── LISTING ──

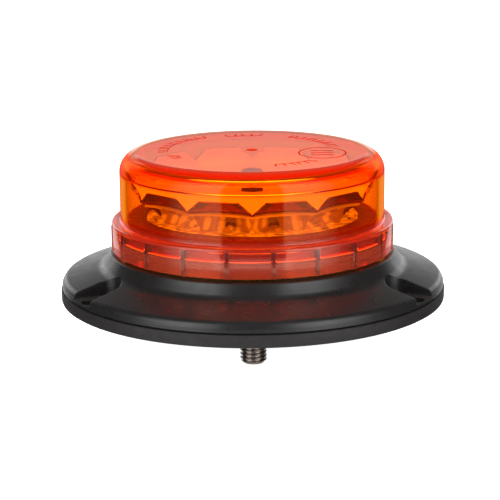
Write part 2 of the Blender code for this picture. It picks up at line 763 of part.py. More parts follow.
def main():
    clear_scene()
    collection(COLLECTION)
    collection(CUTTERS)
    base_housing()
    base_gasket()
    stud_parts()
    floor_fittings()
    driver_deck()
    led_deck()
    rings()
    reflector()
    lens()


main()
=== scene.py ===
"""The looks of a low amber LED warning beacon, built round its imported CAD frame.

Lengths are in millimetres in the constants and profiles, and MM turns them into metres.
The camera looks along +Y. Every piece stands in the frame's own place.
"""

import json
import math

import bmesh
import bpy
from mathutils import Matrix, Vector

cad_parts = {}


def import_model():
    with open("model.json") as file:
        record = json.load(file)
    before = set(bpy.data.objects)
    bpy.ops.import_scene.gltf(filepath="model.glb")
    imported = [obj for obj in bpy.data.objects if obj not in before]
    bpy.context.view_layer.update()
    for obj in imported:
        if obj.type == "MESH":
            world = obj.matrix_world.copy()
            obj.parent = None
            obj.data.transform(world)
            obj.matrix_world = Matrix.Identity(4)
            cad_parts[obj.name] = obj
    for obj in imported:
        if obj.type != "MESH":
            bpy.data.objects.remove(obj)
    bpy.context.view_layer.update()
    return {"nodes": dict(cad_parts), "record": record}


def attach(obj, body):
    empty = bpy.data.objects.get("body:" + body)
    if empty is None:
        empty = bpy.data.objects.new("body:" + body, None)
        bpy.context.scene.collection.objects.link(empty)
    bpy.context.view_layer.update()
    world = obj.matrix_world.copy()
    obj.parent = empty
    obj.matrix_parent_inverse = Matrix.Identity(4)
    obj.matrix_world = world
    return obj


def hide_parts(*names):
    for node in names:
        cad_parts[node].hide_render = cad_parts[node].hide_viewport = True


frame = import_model()

MM = 0.001
GAP = 0.3  # between pieces that touch

# Base
PAD_RADIUS = 70.0
PAD_TOP = 4.7
BASE_BOTTOM = PAD_TOP + GAP
RIM_RADIUS = 69.6
FLOOR_TOP = 8.0
SHOULDER_TOP = 17.5
SPIGOT_RADIUS = 47.0
SPIGOT_TOP = 22.3
NECK_RADIUS = 45.3
NECK_TOP = 26.0
CAVITY_RADIUS = 42.6
POCKET_ANGLES = (-150, -30, 90)
POCKET_WIDTH = 12.8
POCKET_END = 54.2
POCKET_FLOOR = 6.2
SCREW_CIRCLE = 65.0
SLOT_WIDTH = 6.6
SLOT_LENGTH = 7.6
POST_CIRCLE = 20.0
POST_ANGLES = (30, 150, 270)
GROMMET_PLACE = (-28.0, 12.0)
VENT_PLACE = (28.0, 12.0)

# Stud
STUD_RADIUS = 5.0
STUD_END = -26.0
THREAD_PITCH = 1.5
THREAD_DEPTH = 0.92
HEAD_BOTTOM = 10.6

# Lens
LENS_TOP = 53.9
LENS_RADIUS = 48.0
LENS_WALL = 2.2
LENS_SHOULDER = 7.0
LENS_TOP_WALL = 3.6  # the top and the shoulder are thicker than the side wall
INNER_STEP = 0.5  # how far under the shoulder they begin
SHOULDER_TINT = LENS_TOP - LENS_SHOULDER - INNER_STEP - 0.6  # the wall is thicker and redder above this
LENS_IOR = 1.58
LENS_ROUGHNESS = 0.012
LENS_PAINTED_GLOW = 26.0  # painted glow: light the plastic gives off from inside, strongest where the view runs a long way through it
LIP_BOTTOM = 24.2
LEDGE_TOP = 29.2
SKIRT_RADIUS = 51.2
SKIRT_WALL = 1.6
SKIRT_BOTTOM = 18.7
RIBS = 20
RIB_OFFSET = -10
RIB_HALF = 1.05  # degrees
RIB_PROUD = 0.28
RIB_BOTTOM = 24.7
LUGS = 3
LUG_ANGLE = 90
LUG_HALF = 8.0
LEAD = 24.0
LENS_LUG = (47.6, 18.8, 20.3)  # inner radius, bottom and top
BASE_LUG = (49.2, 20.7, 21.7)  # outer radius, bottom and top

# Marks on the lens's top: rows of plain ticks (from and to in degrees, radius, pitch) and an oval
TICK_ROWS = (
    (124, 184, 32.5, 5.5),
    (200, 209, 30.5, 4.5),
    (84, 108, 31.0, 6.0),
    (12, 62, 30.8, 5.5),
    (286, 314, 31.0, 5.5),
)
OVAL = (25.2, -6.8, 8.4, 10.4)  # centre, half its width and half its depth

# LED deck and reflector
BOARD_RADIUS = 38.3
BOARD_BOTTOM = 29.0
BOARD_TOP = 30.6
LED_CIRCLE = 33.6
SCOOPS = 12
SCOOP_STEPS = 20
CROWN_BOTTOM = BOARD_TOP + GAP
NOTCH_BOTTOM = 39.8
TOOTH_TOP = 43.8
TOOTH_HALF = 9
TOOTH_LEAN = 0.25  # how far a tooth leans out for each millimetre of its height
RIDGE_BOTTOM_RADIUS = 35.3
RIDGE_TOP_RADIUS = 44.6
SCOOP_DEPTH = 4.4
CROWN_WALL = 1.3
LINER_WALL = 0.4  # the part of that wall with the satin inner face
PLATE_TOP = 39.5
PLATE_THICKNESS = 1.5
PAN_SCREW = (PLATE_TOP + GAP, 4.0, 4.0, 1.6, 27.0)  # seat, head's radius and height, shank's radius, end

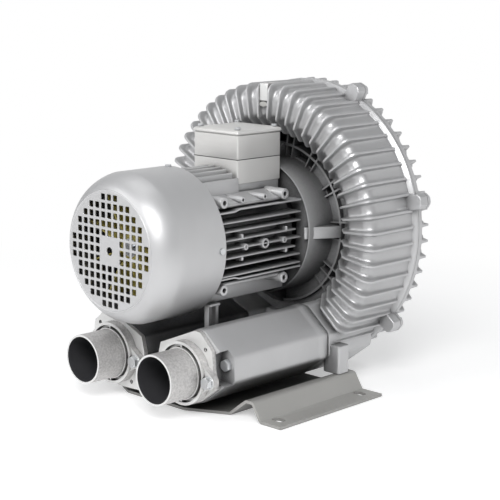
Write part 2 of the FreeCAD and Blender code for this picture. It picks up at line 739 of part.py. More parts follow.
def blower_casing():
    foot = channel_radius - channel_bore - casing_wall
    shell = turned(front_shell_profile()).cut(Part.makeCompound(floor_pockets()))
    fins = [turned(front_fin_profile(), angle - fin_angle / 2, fin_angle) for angle in fin_angles(-53, 233)]
    top, low = floor_y - ring_height, floor_y + pocket_depth + 1
    ring = tube(ring_radius + ring_thickness / 2, ring_radius - ring_thickness / 2, 0, axis_height, top, low)
    thin = rib_thickness / 2
    ribs = [around(block(hub_radius - 4, foot + 2, top, low, axis_height - thin, axis_height + thin), angle)
            for angle in rib_angles()]
    ribs += [around(gusset(), angle) for angle in (0, 90, 180, 270)]
    ports = []
    for side in (1, -1):
        ports.append(prism(silencer_section, silencer_rear_y, impeller_front_y - impeller_gap,
                           side * port_x, port_z, side))
        under = prism(silencer_section, impeller_front_y - impeller_gap - 1, joint_y - rim_thickness,
                      side * port_x, port_z, side)
        ports.append(under.cut(rod(shell_radius - 4, 0, axis_height, impeller_front_y - 3, joint_y)))
        ports.append(leg(side))
    ports = fuse(ports).cut(rod(hub_radius - 2, 0, axis_height, silencer_rear_y - 1, impeller_front_y))
    body = fuse([shell] + fins + [ring] + ribs + lugs(joint_y - 14, joint_y) + [ports])
    start, sweep = channel_sweep()
    cuts = [turned(front_channel_profile(), start, sweep)]
    cuts += [rod(duct_radius, side * port_x, port_z, silencer_rear_y - 1, duct_end_y) for side in (1, -1)]
    cuts += bolt_holes(joint_y - 12, joint_y + 1, bolt_radius)
    for side in (1, -1):
        u, w = tie_bolt_offset
        cuts.append(rod(tie_bolt_radius, side * (port_x + u), port_z + w, silencer_rear_y - 1,
                        silencer_rear_y + tie_bolt_grip))
    return body.cut(Part.makeCompound(cuts))


def rib_angles():
    """Paired ribs across the floor ring, mirrored left and right; none behind the ports."""
    right = [-45.0, -35.5, -28.7, -6.5, 6.5, 28.4, 34.8, 54.3, 60.8, 78.0, 84.0]
    return right + [180 - angle for angle in right]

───

- GOAL -
Each record must be returned exactly as it is written.

- EXERCISE ANSWER -
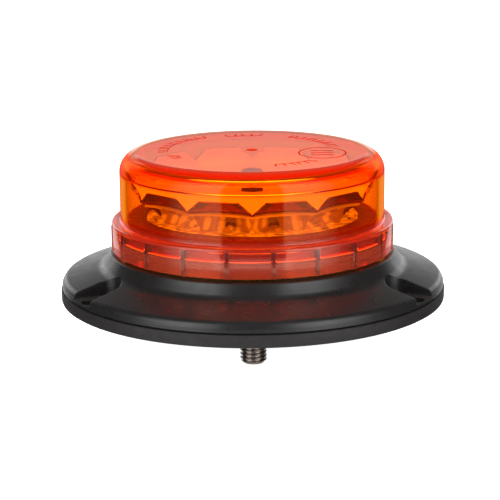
Write part 2 of the Blender code for this picture. It picks up at line 763 of part.py. More parts follow.
def main():
    clear_scene()
    collection(COLLECTION)
    collection(CUTTERS)
    base_housing()
    base_gasket()
    stud_parts()
    floor_fittings()
    driver_deck()
    led_deck()
    rings()
    reflector()
    lens()


main()
=== scene.py ===
"""The looks of a low amber LED warning beacon, built round its imported CAD frame.

Lengths are in millimetres in the constants and profiles, and MM turns them into metres.
The camera looks along +Y. Every piece stands in the frame's own place.
"""

import json
import math

import bmesh
import bpy
from mathutils import Matrix, Vector

cad_parts = {}


def import_model():
    with open("model.json") as file:
        record = json.load(file)
    before = set(bpy.data.objects)
    bpy.ops.import_scene.gltf(filepath="model.glb")
    imported = [obj for obj in bpy.data.objects if obj not in before]
    bpy.context.view_layer.update()
    for obj in imported:
        if obj.type == "MESH":
            world = obj.matrix_world.copy()
            obj.parent = None
            obj.data.transform(world)
            obj.matrix_world = Matrix.Identity(4)
            cad_parts[obj.name] = obj
    for obj in imported:
        if obj.type != "MESH":
            bpy.data.objects.remove(obj)
    bpy.context.view_layer.update()
    return {"nodes": dict(cad_parts), "record": record}


def attach(obj, body):
    empty = bpy.data.objects.get("body:" + body)
    if empty is None:
        empty = bpy.data.objects.new("body:" + body, None)
        bpy.context.scene.collection.objects.link(empty)
    bpy.context.view_layer.update()
    world = obj.matrix_world.copy()
    obj.parent = empty
    obj.matrix_parent_inverse = Matrix.Identity(4)
    obj.matrix_world = world
    return obj


def hide_parts(*names):
    for node in names:
        cad_parts[node].hide_render = cad_parts[node].hide_viewport = True


frame = import_model()

MM = 0.001
GAP = 0.3  # between pieces that touch

# Base
PAD_RADIUS = 70.0
PAD_TOP = 4.7
BASE_BOTTOM = PAD_TOP + GAP
RIM_RADIUS = 69.6
FLOOR_TOP = 8.0
SHOULDER_TOP = 17.5
SPIGOT_RADIUS = 47.0
SPIGOT_TOP = 22.3
NECK_RADIUS = 45.3
NECK_TOP = 26.0
CAVITY_RADIUS = 42.6
POCKET_ANGLES = (-150, -30, 90)
POCKET_WIDTH = 12.8
POCKET_END = 54.2
POCKET_FLOOR = 6.2
SCREW_CIRCLE = 65.0
SLOT_WIDTH = 6.6
SLOT_LENGTH = 7.6
POST_CIRCLE = 20.0
POST_ANGLES = (30, 150, 270)
GROMMET_PLACE = (-28.0, 12.0)
VENT_PLACE = (28.0, 12.0)

# Stud
STUD_RADIUS = 5.0
STUD_END = -26.0
THREAD_PITCH = 1.5
THREAD_DEPTH = 0.92
HEAD_BOTTOM = 10.6

# Lens
LENS_TOP = 53.9
LENS_RADIUS = 48.0
LENS_WALL = 2.2
LENS_SHOULDER = 7.0
LENS_TOP_WALL = 3.6  # the top and the shoulder are thicker than the side wall
INNER_STEP = 0.5  # how far under the shoulder they begin
SHOULDER_TINT = LENS_TOP - LENS_SHOULDER - INNER_STEP - 0.6  # the wall is thicker and redder above this
LENS_IOR = 1.58
LENS_ROUGHNESS = 0.012
LENS_PAINTED_GLOW = 26.0  # painted glow: light the plastic gives off from inside, strongest where the view runs a long way through it
LIP_BOTTOM = 24.2
LEDGE_TOP = 29.2
SKIRT_RADIUS = 51.2
SKIRT_WALL = 1.6
SKIRT_BOTTOM = 18.7
RIBS = 20
RIB_OFFSET = -10
RIB_HALF = 1.05  # degrees
RIB_PROUD = 0.28
RIB_BOTTOM = 24.7
LUGS = 3
LUG_ANGLE = 90
LUG_HALF = 8.0
LEAD = 24.0
LENS_LUG = (47.6, 18.8, 20.3)  # inner radius, bottom and top
BASE_LUG = (49.2, 20.7, 21.7)  # outer radius, bottom and top

# Marks on the lens's top: rows of plain ticks (from and to in degrees, radius, pitch) and an oval
TICK_ROWS = (
    (124, 184, 32.5, 5.5),
    (200, 209, 30.5, 4.5),
    (84, 108, 31.0, 6.0),
    (12, 62, 30.8, 5.5),
    (286, 314, 31.0, 5.5),
)
OVAL = (25.2, -6.8, 8.4, 10.4)  # centre, half its width and half its depth

# LED deck and reflector
BOARD_RADIUS = 38.3
BOARD_BOTTOM = 29.0
BOARD_TOP = 30.6
LED_CIRCLE = 33.6
SCOOPS = 12
SCOOP_STEPS = 20
CROWN_BOTTOM = BOARD_TOP + GAP
NOTCH_BOTTOM = 39.8
TOOTH_TOP = 43.8
TOOTH_HALF = 9
TOOTH_LEAN = 0.25  # how far a tooth leans out for each millimetre of its height
RIDGE_BOTTOM_RADIUS = 35.3
RIDGE_TOP_RADIUS = 44.6
SCOOP_DEPTH = 4.4
CROWN_WALL = 1.3
LINER_WALL = 0.4  # the part of that wall with the satin inner face
PLATE_TOP = 39.5
PLATE_THICKNESS = 1.5
PAN_SCREW = (PLATE_TOP + GAP, 4.0, 4.0, 1.6, 27.0)  # seat, head's radius and height, shank's radius, end

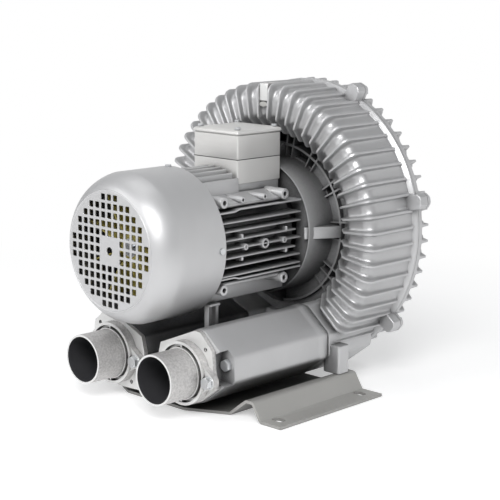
Write part 2 of the FreeCAD and Blender code for this picture. It picks up at line 739 of part.py. More parts follow.
def blower_casing():
    foot = channel_radius - channel_bore - casing_wall
    shell = turned(front_shell_profile()).cut(Part.makeCompound(floor_pockets()))
    fins = [turned(front_fin_profile(), angle - fin_angle / 2, fin_angle) for angle in fin_angles(-53, 233)]
    top, low = floor_y - ring_height, floor_y + pocket_depth + 1
    ring = tube(ring_radius + ring_thickness / 2, ring_radius - ring_thickness / 2, 0, axis_height, top, low)
    thin = rib_thickness / 2
    ribs = [around(block(hub_radius - 4, foot + 2, top, low, axis_height - thin, axis_height + thin), angle)
            for angle in rib_angles()]
    ribs += [around(gusset(), angle) for angle in (0, 90, 180, 270)]
    ports = []
    for side in (1, -1):
        ports.append(prism(silencer_section, silencer_rear_y, impeller_front_y - impeller_gap,
                           side * port_x, port_z, side))
        under = prism(silencer_section, impeller_front_y - impeller_gap - 1, joint_y - rim_thickness,
                      side * port_x, port_z, side)
        ports.append(under.cut(rod(shell_radius - 4, 0, axis_height, impeller_front_y - 3, joint_y)))
        ports.append(leg(side))
    ports = fuse(ports).cut(rod(hub_radius - 2, 0, axis_height, silencer_rear_y - 1, impeller_front_y))
    body = fuse([shell] + fins + [ring] + ribs + lugs(joint_y - 14, joint_y) + [ports])
    start, sweep = channel_sweep()
    cuts = [turned(front_channel_profile(), start, sweep)]
    cuts += [rod(duct_radius, side * port_x, port_z, silencer_rear_y - 1, duct_end_y) for side in (1, -1)]
    cuts += bolt_holes(joint_y - 12, joint_y + 1, bolt_radius)
    for side in (1, -1):
        u, w = tie_bolt_offset
        cuts.append(rod(tie_bolt_radius, side * (port_x + u), port_z + w, silencer_rear_y - 1,
                        silencer_rear_y + tie_bolt_grip))
    return body.cut(Part.makeCompound(cuts))


def rib_angles():
    """Paired ribs across the floor ring, mirrored left and right; none behind the ports."""
    right = [-45.0, -35.5, -28.7, -6.5, 6.5, 28.4, 34.8, 54.3, 60.8, 78.0, 84.0]
    return right + [180 - angle for angle in right]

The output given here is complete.